# Licence or not



## Crafter (Mar 26, 2013)

Do you have to have a licence to make wood projects and sell them?


----------



## jschaben (Apr 1, 2010)

That's more of a local question. I can use the Farmers Market in my town by just registering at the city office. If I go to another town, I need to check their local ordinances. Selling on Craigs list or similar, probably not. Need to look into the local regs on this kind of thing.


----------



## Crafter (Mar 26, 2013)

where would i go to be able to find these things out?


----------



## jschaben (Apr 1, 2010)

Crafter said:


> where would i go to be able to find these things out?


City hall or court house would be a good place to start.
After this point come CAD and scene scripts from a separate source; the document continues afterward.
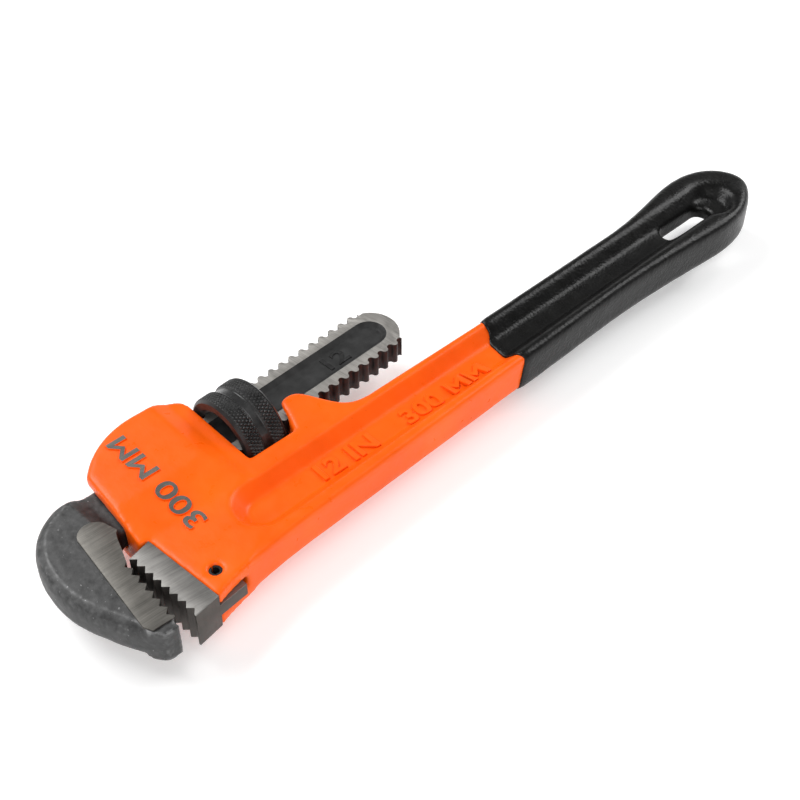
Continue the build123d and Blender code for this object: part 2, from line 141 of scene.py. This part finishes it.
class Material:
    """A node material on a Principled shader, with short helpers for its nodes."""

    def __init__(self, name, rough, metal=0.0, gloss=0.5):
        self.material = bpy.data.materials.new(name)
        self.material.use_nodes = True
        self.tree = self.material.node_tree
        self.shader = self.tree.nodes["Principled BSDF"]
        self.shader.inputs["Roughness"].default_value = rough
        self.shader.inputs["Metallic"].default_value = metal
        self.shader.inputs["Specular IOR Level"].default_value = gloss
        self.place = self.tree.nodes.new("ShaderNodeTexCoord").outputs["Object"]

    def node(self, kind, values=None, links=None, **settings):
        node = self.tree.nodes.new(kind)
        for key, value in settings.items():
            setattr(node, key, value)
        for key, value in (values or {}).items():
            node.inputs[key].default_value = value
        for key, source in (links or {}).items():
            self.tree.links.new(source, node.inputs[key])
        return node

    def stretched(self, scale, turn):
        """Object coordinates turned about Z, then scaled, for lines that run one way."""
        shrink = tuple(1 / s for s in scale)
        values = {"Scale": shrink, "Rotation": (0, 0, turn)}
        node = self.node("ShaderNodeMapping", values, {"Vector": self.place}, vector_type="TEXTURE")
        return node.outputs["Vector"]

    def noise(self, scale, detail=4.0, place=None, rough=0.55):
        values = {"Scale": scale, "Detail": detail, "Roughness": rough}
        return self.node("ShaderNodeTexNoise", values, {"Vector": place or self.place}).outputs["Fac"]

    def ramp(self, source, stops):
        node = self.node("ShaderNodeValToRGB", links={"Fac": source})
        ramp = node.color_ramp
        ramp.elements[0].position, ramp.elements[0].color = stops[0]
        ramp.elements[1].position, ramp.elements[1].color = stops[-1]
        for position, colour in stops[1:-1]:
            ramp.elements.new(position).color = colour
        return node.outputs["Color"]

    def mix(self, factor, base, other, **settings):
        """One colour over another; factor is a number or a source."""
        values, links = ({"Factor": factor}, {}) if isinstance(factor, float) else ({}, {"Factor": factor})
        node = self.node("ShaderNodeMix", values, links, data_type="RGBA", **settings)
        for socket, colour in ((6, base), (7, other)):
            if isinstance(colour, tuple):
                node.inputs[socket].default_value = colour
            else:
                self.tree.links.new(colour, node.inputs[socket])
        return node.outputs[2]

    def into(self, socket, source):
        self.tree.links.new(source, self.shader.inputs[socket])

    def bump(self, layers):
        """Stack height layers, each (source, strength, distance in mm)."""
        normal = None
        for source, strength, distance in layers:
            links = {"Height": source}
            if normal is not None:
                links["Normal"] = normal
            values = {"Strength": strength, "Distance": distance * MM}
            normal = self.node("ShaderNodeBump", values, links).outputs["Normal"]
        self.into("Normal", normal)
        return self


def grey(value, tint=(1.0, 1.0, 1.0)):
    return (value * tint[0], value * tint[1], value * tint[2], 1.0)


def enamel():
    """Gloss orange enamel over a rough casting: soft orange peel, faint colour drift and dust specks."""
    m = Material("orange_enamel", 0.34, gloss=0.22)
    drift = m.ramp(m.noise(60, 3), [(0.3, (0.86, 0.098, 0.0020, 1)), (0.55, (0.92, 0.112, 0.0026, 1)),
                                    (0.8, (0.97, 0.130, 0.0045, 1))])
    speck = m.ramp(m.noise(1300, 2), [(0.74, grey(0.0)), (0.80, grey(0.7))])
    m.into("Base Color", m.mix(speck, drift, (0.55, 0.05, 0.004, 1)))
    m.into("Roughness", m.ramp(m.noise(240, 5), [(0.3, grey(0.26)), (0.75, grey(0.42))]))
    peel = [(m.noise(150, 2), 0.5, 0.14), (m.noise(620, 3), 0.6, 0.09), (m.noise(1900, 2), 0.4, 0.03)]
    return m.bump(peel).material


def recast(name, cut_at, away, voxel, rounds):
    """A CAD node cut at a plane, remeshed as one skin and smoothed, so every edge gets a soft radius."""
    bm = copy_of(name)
    cut(bm, cut_at, away)
    return applied(mesh_of(bm), ("REMESH", {"mode": "VOXEL", "voxel_size": voxel * MM, "adaptivity": 0.0}),
                   ("SMOOTH", {"factor": 0.5, "iterations": rounds}))


ENAMEL = enamel()
CASTING_END = 118.0
CAST_VOXEL, CAST_ROUNDS = 0.62, 9
housing_mesh = recast("handle_housing", at(CASTING_END, 0), Vector((1, 0, 0)), CAST_VOXEL, CAST_ROUNDS)
housing = link("housing_casting", smooth(skinned(housing_mesh, ENAMEL)), "housing")
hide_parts("handle_housing")

# ---------------------------------------------------------------- raised figures
# Generic size figures were cast with the housing, in orange on the handle.  On the head their tops are
# ground bare.  Each follows the slope of the surface it stands on.
def ground(name, shade, turn, tint=(1.0, 0.97, 0.92)):
    """Surface-ground steel: fine parallel grinding lines, faint stains and small scratches."""
    m = Material(name, 0.48, metal=0.75)
    lines = m.noise(1.0, 3, m.stretched((3600, 110, 110), turn), 0.7)
    broad = m.noise(1.0, 2, m.stretched((600, 50, 50), turn), 0.6)
    half = m.node("ShaderNodeMath", {1: 0.4}, {0: broad}, operation="MULTIPLY").outputs[0]
    mix = m.node("ShaderNodeMath", {1: 0.6}, {0: lines, 2: half}, operation="MULTIPLY_ADD").outputs[0]
    stops = [(0.36, grey(shade * 0.74, tint)), (0.5, grey(shade, tint)), (0.64, grey(shade * 1.26, tint))]
    tone = m.ramp(mix, stops)
    stain = m.ramp(m.noise(130, 5), [(0.35, grey(0.62)), (0.62, grey(1.0))])
    m.into("Base Color", m.mix(0.5, tone, stain, blend_type="MULTIPLY"))
    m.into("Roughness", m.ramp(lines, [(0.3, grey(0.40)), (0.7, grey(0.58))]))
    return m.bump([(lines, 0.4, 0.015)]).material


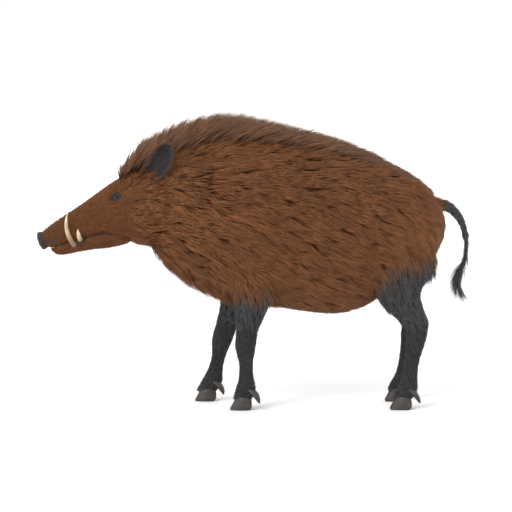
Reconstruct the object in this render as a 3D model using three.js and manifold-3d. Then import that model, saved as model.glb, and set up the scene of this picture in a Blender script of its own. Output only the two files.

Sheriffs office could probably point you in the right direction. :smile:


----------



## Crafter (Mar 26, 2013)

ok thanks


----------



## walnutavenue (Nov 9, 2011)

As jschaben said, it's a local thing that varies... but I doubt it varies much.

In my experience any kind of a seller's license is related to customer traffic. The county/village/city wants to be sure that your place of business is 1) safe for customers to occupy and 2) won't cause congestion problems via traffic and parking. I doubt you're planning on having retail space or walk-in customers, so these concerns don't apply.


----------



## Rockerbox1 (Jan 21, 2011)

In my area, there is no "license" needed, but a state sales tax id is needed.


----------